Scientists have uncovered how too much sunlight can flip a hidden switch inside skin cells that makes inflammation spiral out of control and increases the risk of cancer. Their research reveals that UV radiation breaks down a protective protein called YTHDF2, which usually prevents a small RNA signal from activating an immune sensor linked to dangerous inflammation. Once that protection is lost, a surprising chain reaction unfolds inside the cell, turning ordinary sun damage into a potential cancer trigger
Sunlight plays a vital role in human health because it helps the body synthesise essential nutrients, such as vitamin D. However, spending too much time in the sun can significantly increase the risk of developing skin cancer.
In a new study in Nature Communications, scientists at the University of Chicago report that long-term exposure to ultraviolet (UV) radiation can trigger inflammatory responses in skin cells by degrading a key protein called YTHDF2. This protein acts as a gatekeeper, helping prevent normal skin cells from turning cancerous. The researchers showed that YTHDF2 is central to regulating RNA metabolism, thereby maintaining cell health, and their work points to potential new strategies for preventing and treating skin cancer.

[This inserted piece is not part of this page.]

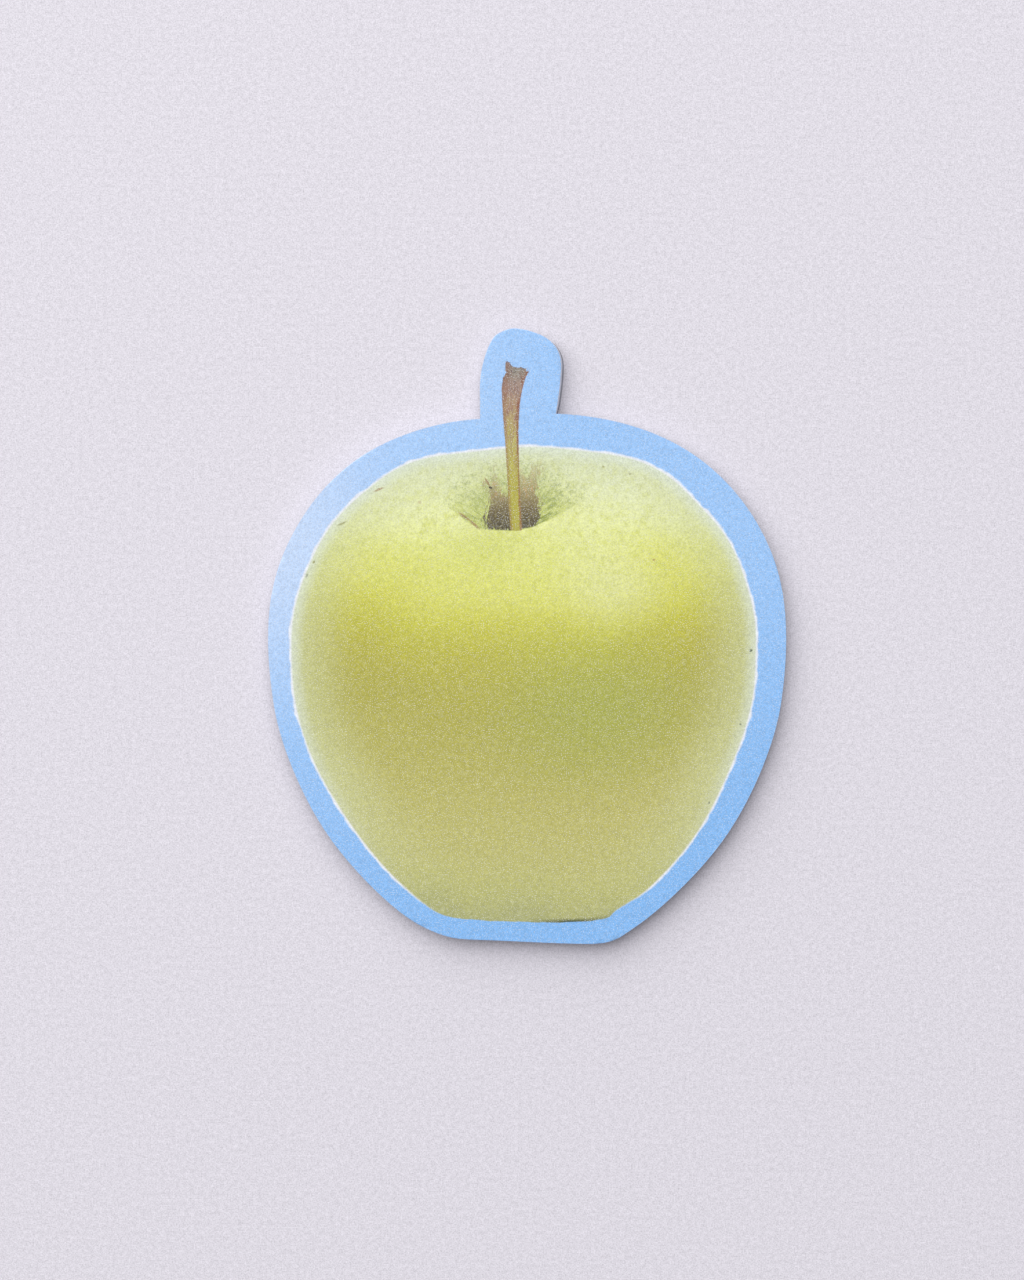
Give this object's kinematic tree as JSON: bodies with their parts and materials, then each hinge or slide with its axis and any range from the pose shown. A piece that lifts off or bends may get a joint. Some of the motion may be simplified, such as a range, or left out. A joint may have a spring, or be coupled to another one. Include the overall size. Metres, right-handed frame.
{
  "type": "die-cut picture card",
  "caption": "Flat die-cut card of thick white board in an apple's outline with a stem tab, printed with a green apple on light blue.",
  "frame": {"origin": "centre of the card's box on its bare back, which lies on the surface", "axes": "+Z out of the printed face, +Y from the apple's foot towards the stem tab, +X to the right as the picture is seen"},
  "size_m": [0.0894, 0.106, 0.0032],
  "materials": {
    "printed_board": "uncoated white pulp board, printed in matte ink with a green apple on a light blue ground; cut edge and back are bare white board"
  },
  "bodies": {
    "root": {"picture_card": "printed_board"}
  },
  "joints": []
}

UV Radiation, Inflammation, and Rising Skin Cancer Cases
Every year, almost 5.4 million people in the United States receive a skin cancer diagnosis, and more than 90% of these cases are linked to excessive UV exposure. UV radiation can injure DNA and generate oxidative stress in skin cells, which in turn triggers inflammation that causes the familiar redness, pain, and blistering of sunburn.
“We’re interested in understanding how inflammation caused by UV exposure contributes to the development of skin cancer,” said Yu-Ying He, PhD, Professor of Medicine in the Section of Dermatology at the University of Chicago.
RNA, or ribonucleic acid, is a crucial molecule that helps translate genetic information into proteins. A critical group of RNA molecules, known as non-coding RNAs, regulates gene activity without making proteins. These non-coding RNAs usually function either in the nucleus, where the cell’s DNA is located, or in the cytoplasm, where most cellular processes occur.
How YTHDF2 Helps Protect Skin Cells
His laboratory focuses on how environmental stressors, including UV radiation and arsenic in drinking water, disrupt molecular pathways and damage cellular systems in ways that promote cancer. In their experiments, the team screened multiple enzymes and found that UV exposure significantly reduced YTHDF2 levels in cells. YTHDF2 is a “reader” protein that recognises RNA sequences explicitly tagged with a chemical modification called N6-methyladenosine (m6A).
“When we removed YTHDF2 from skin cells, we saw that UV-triggered inflammation was much worse,” He said. “This suggests that the YTHDF2 protein plays a key role in suppressing inflammatory responses.”
Inflammation is vital for defending the body against infections, but if it is not carefully controlled, it can drive serious diseases, including cancer. The detailed molecular mechanisms that keep this response in check after UV damage, however, remain poorly understood.
Non-Coding RNA, Immune Sensors, and UV Stress
Using multi-omics approaches and additional cell-based tests, the researchers showed that YTHDF2 binds to a specific non-coding RNA, U6, which carries an m6A modification and is classified as a small nuclear RNA (snRNA). Under UV stress, cancer cells accumulated higher levels of U6 snRNA, and these modified RNAs were found to interact with toll-like receptor 3 (TLR3), an immune sensor known to trigger inflammatory pathways associated with cancer.
Unexpectedly, these interactions occurred within endosomes, cellular compartments that usually help recycle materials rather than serve as a host for U6 snRNA.
“We spent a lot of time figuring out how these non-coding RNAs get to the endosome, since that’s not where they usually reside,” He explained. “For the first time, we showed that a protein called SDT2 transports U6 into the endosome, and YTHDF2 travels with it.”
A Cellular Surveillance System Against Excessive Inflammation
Once YTHDF2 and m6A-modified U6 RNA reach the endosome, YTHDF2 prevents the RNA from activating TLR3. When YTHDF2 is missing, as after UV-induced damage, U6 RNA can bind freely to TLR3, triggering harmful inflammatory responses.
“Our study uncovers a new layer of biological regulation, a surveillance system through YTHDF2 that helps protect the body from excessive inflammation and inflammatory damage,” He said.
This newly described pathway suggests potential strategies for preventing or treating UV-induced skin cancer by targeting the interactions between RNA and proteins that control inflammation.
The study, “YTHDF2 regulates self non-coding RNA metabolism to control inflammation and tumorigenesis,” was supported by grants from the National Institutes of Health, the University of Chicago Medicine Comprehensive Cancer Centre, the ChicAgo Centre for Health and Environment (CACHET), and the University of Chicago Friends of Dermatology Endowment Fund.